You really wouldn't think that a band playing demented circus grindcore - while wearing full-body insect costumes - was destined for a long career. Surely a group like that would just turn up, shock everybody and disappear into a puff of smoke? Not so with The Locust, who are well into their second decade.

Molecular Genetics from the Gold Standard Labs looks at the early part of their story, by collecting together 44 tracks from EPs, splits and albums released between 1997 and 2003. If you don't know The Locust that'll sound like a lot of music, but the whole thing only lasts 37 minutes. Each song wastes no time in collapsing in on itself, in a mess of drums and synth. It's like watching a train crash compilation on Youtube.

The end product is desperately silly, but powerful too. In that way their music represents their world view; life is also dangerously stupid.

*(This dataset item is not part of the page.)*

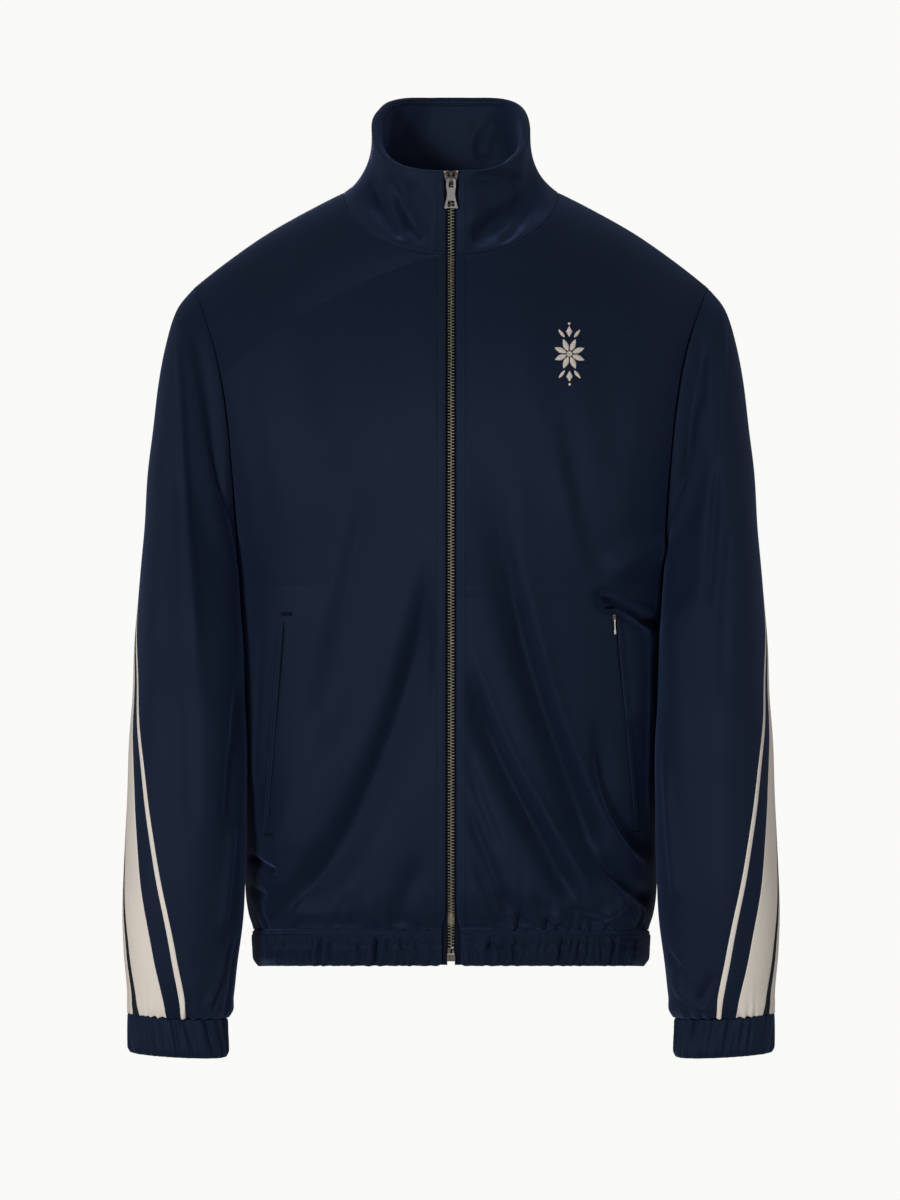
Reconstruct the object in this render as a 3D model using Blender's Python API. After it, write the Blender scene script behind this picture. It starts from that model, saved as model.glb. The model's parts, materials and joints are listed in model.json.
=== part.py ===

Just look at their darkly comic song titles: 'Skin Graft At Seventy-Five Miles Per Hour' and 'The Half Eaten Sausage Would Like To See You In His Office' are just two examples. Lyrics are all but impossible to make out, but the tone of voice is distinct. These are no feral snarls; they're sneers of utter disdain. What The Locust seem to have done is pioneer a new kind of violent sarcasm.

You'd expect a collection covering six years of songwriting to show progression, but that came later. These songs are basically the same idea repeated; each one sums up the others. It makes a good introduction to the band, but on the other hand it doesn't reach the heights of their second album, Plague Soundscapes. Long-time fans, meanwhile, will probably have most of these tracks already. This puts Molecular Genetics in an odd position; while it's an absolute blast to listen to, it's also sort of pointless.